Domenica 2 maggio 2010. Palestra del Laboratorio Sociale. Esibizione del corso di Taekwondo. Dagli spalti vediamo il cuore pulsante della Polisportiva Antirazzista Uppercut. È un cuore meticcio, solidale, degno come le atlete e gli atleti che si stanno esibendo davanti a uno dei pubblici più eterogenei e nutriti che ricordiamo. Un cuore che ci rappresenta così tanto da lasciarci quasi a bocca aperta. Più di un anno fa, quando le attività dell’Uppercut si sono spostate al Laboratorio Sociale, avevamo semplicemente la speranza di costruire quello che invece oggi si materializza ai nostri occhi.
Questo è l’ultimo evento sportivo “casalingo” della stagione. Gli atleti sono più di venti, tra bambini e adulti. Disposti su più file stanno mostrando le forme, le tecniche principali e le acrobazie di un’arte affascinante che, come spiega il Maestro Naceur Atia, è una vera e propria filosofia centrata sull’etica della pace (simboleggiata dal colore bianco del dobok, la divisa) e della giustizia, in un insieme di forza spirituale, di autocontrollo, di rispetto per sé e per gli altri. Come molte delle arti orientali, anche il Taekwondo è un modo di vivere più che una disciplina sportiva pura e semplice. Un modo di vivere che, con le dovute proporzioni, non si discosta poi così tanto dal nostro. Lo sport in quanto tale è ciò che ci permette di costruire una modalità nuova di vivere tra tanti e diversi, nella valorizzazione delle differenze e nel reciproco rispetto. Trascende la semplice cura del corpo e alimenta lo spirito nella ricostruzione del senso più umano e fraterno dell’esistenza, così distante dalle logiche utilitaristiche della società di oggi. È la ricerca di nuove pratiche di condivisione, orientate alla pacifica convivenza dei popoli e tese al raggiungimento di un’eguaglianza universale tra tutti gli esseri umani. È uno strumento di socializzazione che, supportato da una filosofia comune e condivisa, non esclude nessuno e dà ad ognuno la possibilità di misurarsi con sé e con il mondo in maniera costruttiva.

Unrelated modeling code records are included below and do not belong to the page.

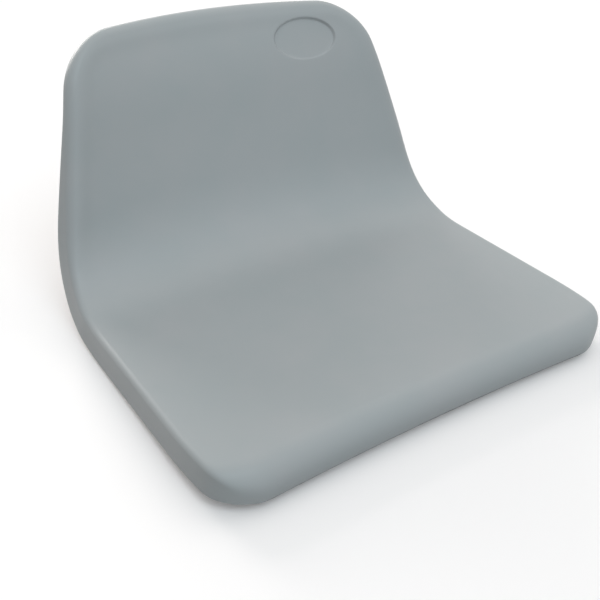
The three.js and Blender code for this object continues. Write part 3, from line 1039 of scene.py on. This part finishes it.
def makeScrew():
    across = screw["headWidth"] / 2
    corner = across / math.cos(math.pi / 6)
    bpy.ops.mesh.primitive_cylinder_add(
        vertices=6, radius=corner * mm, depth=(screw["headTop"] - screw["headBottom"]) * mm,
        location=(0, 0, (screw["headTop"] + screw["headBottom"]) / 2 * mm))
    piece = started("screw")
    flat, wide = across * screw["chamferShare"], corner + screw["spare"]
    rise = (wide - flat) * math.tan(math.radians(screw["headChamfer"]))
    bottom, above = screw["headBottom"], screw["headTop"] + screw["overlap"]
    blank = [(0, bottom), (flat, bottom), (wide, bottom + rise), (wide, above), (0, above)]
    combine(piece, turned("blank", blank, screw["headSteps"]), "INTERSECT")
    eased(piece, screw)
    ring = screw["pitch"] / screw["ringsPerPitch"]
    start, end = screw["headTop"] - screw["overlap"], screw["tip"] - screw["tipChamfer"]
    heights = np.arange(start, end, ring)
    blunt = screw["rootRadius"] - screw["tipDrop"]
    section = [(0, start)] + [(screw["crestRadius"], z) for z in heights]
    section += [(screw["crestRadius"], end), (blunt, screw["tip"]), (0, screw["tip"])]
    shank = turned("shank", section, screw["shankSteps"])

    def thread(angle, height, radius):
        share = threadHeight(angle, height, screw["pitch"])
        cut = mixed(screw["rootRadius"], screw["crestRadius"], share)
        neckEnd = screw["headTop"] + screw["plainNeck"]
        return np.where((radius > screw["rootRadius"]) & (height > neckEnd), cut, radius)

    reshapedRound(shank, thread)
    combine(piece, shank, "UNION")
    smooth(piece, screw["smoothAngle"])
    return piece


def ringLimits(values):
    return values["innerRadius"], values["outerRadius"], values["bottom"], values["top"]


def makeFlatWasher():
    inner, outer, low, high = ringLimits(flatWasher)
    section = [(inner, low), (outer, low), (outer, high), (inner, high)]
    piece = turned("washer", section, flatWasher["steps"])
    eased(piece, flatWasher)
    return piece


# the section is swept almost once round, and the ring twisted so that its slit leans
def makeLockWasher():
    inner, outer, low, high = ringLimits(lockWasher)
    meanRadius = (inner + outer) / 2
    gap = lockWasher["slit"] / meanRadius
    bpy.ops.mesh.primitive_plane_add(size=mm)
    piece = started("spring washer")
    start = Matrix.Rotation(gap / 2, 3, "Z")
    section = [(inner, low), (outer, low), (inner, high), (outer, high)]
    writePoints(piece, [start @ Vector((radius * mm, 0, height * mm)) for radius, height in section])
    pickAll(piece)
    bpy.ops.mesh.spin(
        steps=lockWasher["steps"], angle=2 * math.pi - gap, center=(0, 0, 0), axis=(0, 0, 1))
    leaveEdit()
    recalculated(piece)
    points = readPoints(piece)
    slope = math.tan(math.radians(lockWasher["slant"])) / meanRadius
    lean = (points[:, 2] / mm - (low + high) / 2) * slope
    x, y = points[:, :2].T.copy()
    points[:, 0] = x * np.cos(lean) - y * np.sin(lean)
    points[:, 1] = x * np.sin(lean) + y * np.cos(lean)
    writePoints(piece, points)
    eased(piece, lockWasher)
    return piece


def makeInsert():
    inner, outer, low, high = ringLimits(insert)
    groove, lead, ring = insert["grooveRadius"], insert["lead"], insert["ringHeight"]
    foot, head = low + insert["landHeight"], high - insert["landHeight"]
    boreRing = insert["pitch"] / insert["ringsPerPitch"]
    section = [(inner + lead, low), (outer - lead, low)]
    section += [(outer, z) for z in np.arange(low + lead, foot - ring / 2, ring)]
    section += [(outer, foot), (groove, foot + ring), (groove, head - ring), (outer, head)]
    section += [(outer, z) for z in np.arange(head + ring, high - lead - ring / 2, ring)]
    section += [(outer, high - lead), (outer - lead, high), (inner + lead, high)]
    section += [(inner, z) for z in np.arange(high - lead, low + lead / 2, -boreRing)]
    piece = turned("insert", section, insert["steps"])

    def knurled(angle, height, radius):
        lean = np.where(height < (low + high) / 2, insert["knurlLean"], -insert["knurlLean"])
        ridge = np.abs(((angle + lean * height) * insert["knurls"] / (2 * math.pi)) % 1 - 0.5) * 2
        cut = radius - insert["knurlDepth"] * ridge
        thread = radius + insert["threadDepth"] * (1 - threadHeight(angle, height, insert["pitch"]))
        return np.select([radius > outer - touch, radius < inner + touch], [cut, thread], radius)

    reshapedRound(piece, knurled)
    smooth(piece, insert["smoothAngle"])
    return piece


def placeFour(piece, stem, material, slot):
    for place in screwPlaces:
        node = stem + "_" + place
        x, y = middleOf(node)[:2]
        finished(copied(piece, node, (x, y, 0)), material, slot, node)
    bpy.data.objects.remove(piece)


placeFour(makeScrew(), "rail_screw", zincFinish, "zinc_plated_steel")
placeFour(makeFlatWasher(), "flat_washer", zincFinish, "zinc_plated_steel")
placeFour(makeLockWasher(), "lock_washer", zincFinish, "zinc_plated_steel")
placeFour(makeInsert(), "threaded_insert", brassFinish, "brass")
print("screws, washers and inserts ready")


# the floor, the light and the camera

stage = {
    "floorSize": 14000,
    "floorShade": "#fbf7f6",
    "floorGlow": 0.03,     # how much whiter the floor shows than its light alone makes it
    "skyShade": "#fafbfb",
    "skyAbove": 0.88,      # the sky's strength straight above, fading evenly to none at skyEnd
    "skyEnd": -0.76,       # sine of a height angle, so well below the horizon
    "lampSpread": 36,      # angle over which each soft light comes
    # each lamp's direction round the object from its front, height angle, strength and shade
    "lamps": {"front": (0, 60, 0.58, "#dcf4ff"), "low": (0, 14, 0.31, "#dcf4ff"),
              "behind": (179, 17, 1.95, "#fffbf6"), "right": (115, 57, 0.24, "#fff8f0"),
              "under": (0, -90, 0.8, "#ffffff")},
}


# 1 for what the eye sees, also in a gloss or through something clear, and 0 for soft light
def seenFactor(tree):
    path = addNode(tree, "LightPath")
    seen = addNode(tree, "Math", {0: path.outputs["Is Camera Ray"], 1: path.outputs["Is Glossy Ray"]},
                   operation="MAXIMUM")
    return addNode(tree, "Math", {0: seen.outputs[0], 1: path.outputs["Is Transmission Ray"]},
                   operation="MAXIMUM").outputs[0]


# white floor that takes the object's shadow; soft light and a view from below pass through it
def makeFloor(values):
    bpy.ops.mesh.primitive_plane_add(size=values["floorSize"] * mm)
    floor = started("floor")
    material = bpy.data.materials.new("white paper")
    material.use_nodes = True
    tree = material.node_tree
    tree.nodes.clear()
    paper = addNode(tree, "BsdfDiffuse", {"Color": colour(values["floorShade"])})
    glow = addNode(tree, "Emission", {"Strength": values["floorGlow"]})
    lit = addNode(tree, "AddShader", {0: paper.outputs[0], 1: glow.outputs[0]})
    fromBelow = addNode(tree, "NewGeometry").outputs["Backfacing"]
    shown = addNode(tree, "Math", {0: seenFactor(tree), 1: fromBelow}, operation="GREATER_THAN")
    clear = addNode(tree, "BsdfTransparent")
    surface = addNode(tree, "MixShader", {0: shown.outputs[0], 1: clear.outputs[0], 2: lit.outputs[0]})
    addNode(tree, "OutputMaterial", {"Surface": surface.outputs[0]})
    floor.data.materials.append(material)


# the direction from the object towards a place round it, azimuth 0 in front
def outward(azimuth, elevation):
    around, above = math.radians(azimuth), math.radians(elevation)
    flat = math.cos(above)
    return Vector((math.sin(around) * flat, -math.cos(around) * flat, math.sin(above)))


# even studio light: a plain pale sky, seen as white, and broad soft lamps
def makeLight(values):
    world = bpy.data.worlds.new("studio")
    bpy.context.scene.world = world
    world.use_nodes = True
    tree = world.node_tree
    tree.nodes.clear()
    height = addNode(tree, "SeparateXYZ", {"Vector": addNode(tree, "TexCoord").outputs["Generated"]})
    strength = addNode(tree, "MapRange", {
        "Value": height.outputs["Z"], "From Min": values["skyEnd"], "From Max": 1,
        "To Min": 0, "To Max": values["skyAbove"]})
    sky = addNode(tree, "Background", {
        "Color": colour(values["skyShade"]), "Strength": strength.outputs["Result"]})
    white = addNode(tree, "Background", {"Color": (1, 1, 1, 1)})
    seen = addNode(tree, "MixShader", {0: seenFactor(tree), 1: sky.outputs[0], 2: white.outputs[0]})
    addNode(tree, "OutputWorld", {"Surface": seen.outputs[0]})
    for name, (azimuth, elevation, strength, shade) in values["lamps"].items():
        lamp = bpy.data.lights.new(name, "SUN")
        lamp.energy = strength
        lamp.angle = math.radians(values["lampSpread"])
        lamp.color = colour(shade)[:3]
        light = bpy.data.objects.new(name, lamp)
        bpy.context.scene.collection.objects.link(light)
        light.rotation_euler = outward(azimuth, elevation).to_track_quat("Z", "Y").to_euler()


view = {
    "azimuth": -35.325,
    "elevation": 34.194,
    "roll": 2.986,
    "place": (-418.1, -573.5, 490.6),
    "lens": 49.625,
    "sensor": 36,
    "nearest": 10,
    "farthest": 50000,
}


def makeCamera(values):
    around = math.radians(values["azimuth"])
    back = outward(values["azimuth"], values["elevation"])
    roll = Matrix.Rotation(math.radians(values["roll"]), 3, back)
    right = roll @ Vector((math.cos(around), math.sin(around), 0))
    up = back.cross(right)
    camera = bpy.data.objects.new("camera", bpy.data.cameras.new("camera"))
    bpy.context.scene.collection.objects.link(camera)
    turn = Matrix((right, up, back)).transposed().to_4x4()
    camera.matrix_world = Matrix.Translation(Vector(values["place"]) * mm) @ turn
    camera.data.lens = values["lens"]
    camera.data.sensor_width = values["sensor"]
    camera.data.clip_start, camera.data.clip_end = values["nearest"] * mm, values["farthest"] * mm
    bpy.context.scene.camera = camera


makeFloor(stage)
makeLight(stage)
makeCamera(view)
bpy.context.scene.view_settings.view_transform = "Standard"
print("stage ready")
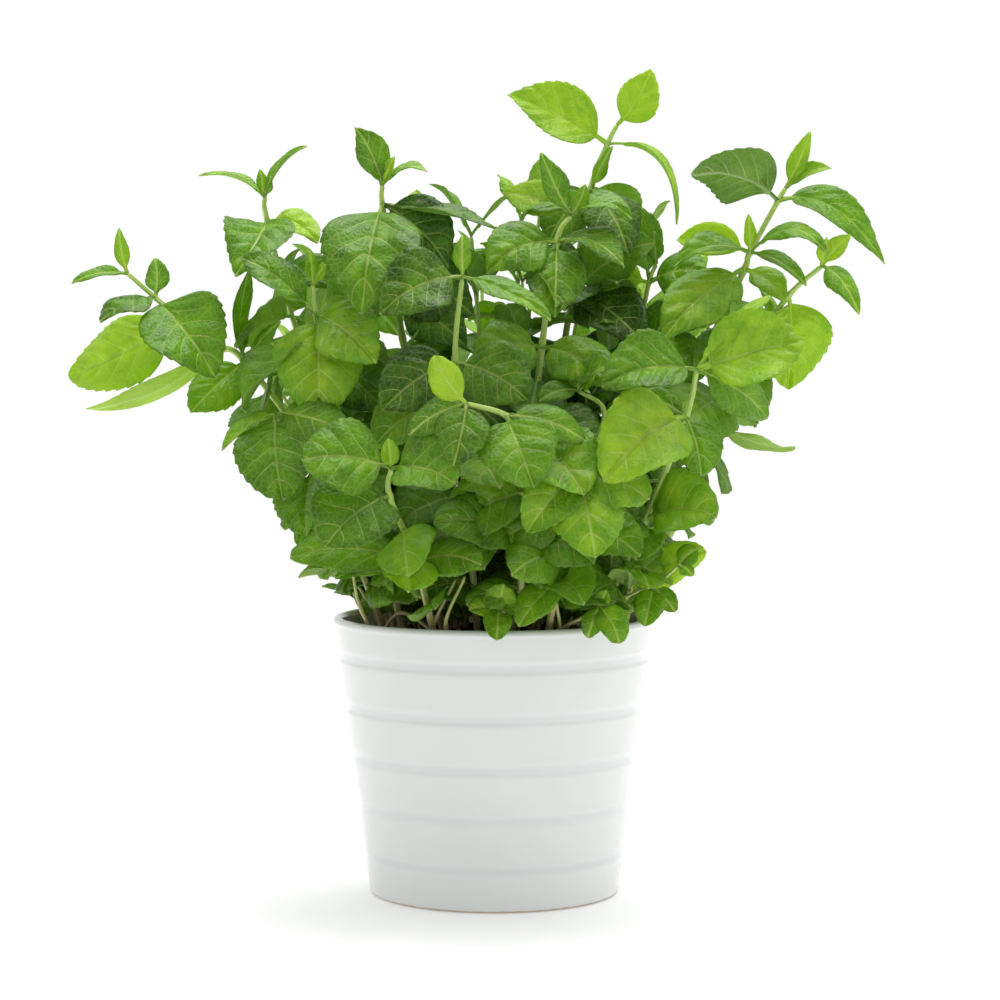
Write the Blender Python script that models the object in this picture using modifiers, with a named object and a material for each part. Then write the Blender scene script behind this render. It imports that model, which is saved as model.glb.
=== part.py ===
"""A mint plant in a ribbed, glazed flower pot, in metres, +Z up, standing on Z = 0.

The pot is turned about Z. The compost fills it, with a socket for each stem. Each stem is a
square tube through its nodes, and each leaf is a thin folded blade that starts at a node.
"""

import math

import bmesh
import bpy
from mathutils import Vector

MM = 0.001

# The pot
POT_HEIGHT = 120 * MM
RIM_RADIUS = 70 * MM
BASE_RADIUS = 54 * MM
WALL = 4.5 * MM
FLOOR = 7 * MM
EDGE_ROUND = 1.6 * MM
GROOVE_COUNT = 5
FIRST_GROOVE = 104 * MM
GROOVE_PITCH = 21.6 * MM
GROOVE_DEPTH = 0.8 * MM
GROOVE_HALF_WIDTH = 2.4 * MM
TURN_STEPS = 40

# The compost
GAP = 0.3 * MM
COMPOST_EDGE = 109 * MM
COMPOST_CROWN = 113 * MM
SOCKET_RADIUS = 2.3 * MM
SOCKET_DEPTH = 9 * MM

# The stems, square in section as on every mint
STEM_RADIUS = 1.5 * MM
STEM_TIP_SHARE = 0.6
STEM_STEPS = 3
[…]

E quindi eccolo il cuore dell’Uppercut: bambini e adulti, atleti e famiglie di ogni provenienza e con alle spalle le storie più diverse che si esibiscono, simulano combattimenti o semplicemente osservano e filmano lo spettacolo da qui, dagli spalti su cui sediamo anche noi che alla polisportiva abbiamo dato formalmente vita. Negli sguardi di ciascuno si esplicita in tutta la sua potenza il senso di appartenenza ad una comunità allargata, che è sì quella sportiva ma è anche quella delle piccole emozioni quotidiane che ci legano e ci fanno crescere giorno dopo giorno. Jospeh, Elion, Lucrezia, Ivo, Lorenzo, Luca, Mohamed, Soufiane, Angelica sono solo alcuni dei nomi dei piccoli e grandi atleti che ci incantano, ci fanno sorridere e ci ripagano di ogni sforzo fatto fino ad ora. Sono arrivati in palestra alle 14 per le prove generali e intorno alle 18, quando l’esibizione sta volgendo al termine, sono stremati ma hanno ancora voglia di raccontare e raccontarsi attraverso lo sport.
Il 22 maggio 2010 alcuni di loro gareggeranno a Losanna per la competizione internazionale degli “Open 2010” e ci rappresenteranno di fronte a circa 600 atleti di ogni parte del Mondo, tra le nostre gioia e incredulità per essere arrivati così tanto lontano con le nostre sole risorse.
Più di un anno fa, quando speravamo in qualche cosa di grande, non avevamo che la presunzione di immaginare tutto questo. Oggi sappiamo che osare la speranza non è, sempre, una follia. Nel nostro caso corrisponde ad un’unione sapiente tra forza interiore, autocontrollo, rispetto e voglia un po’ ribelle di rivendicare diritti per tutti, capace di generare spazi fisici e mentali liberi e solidali, al di là di qualsiasi barriera o confine.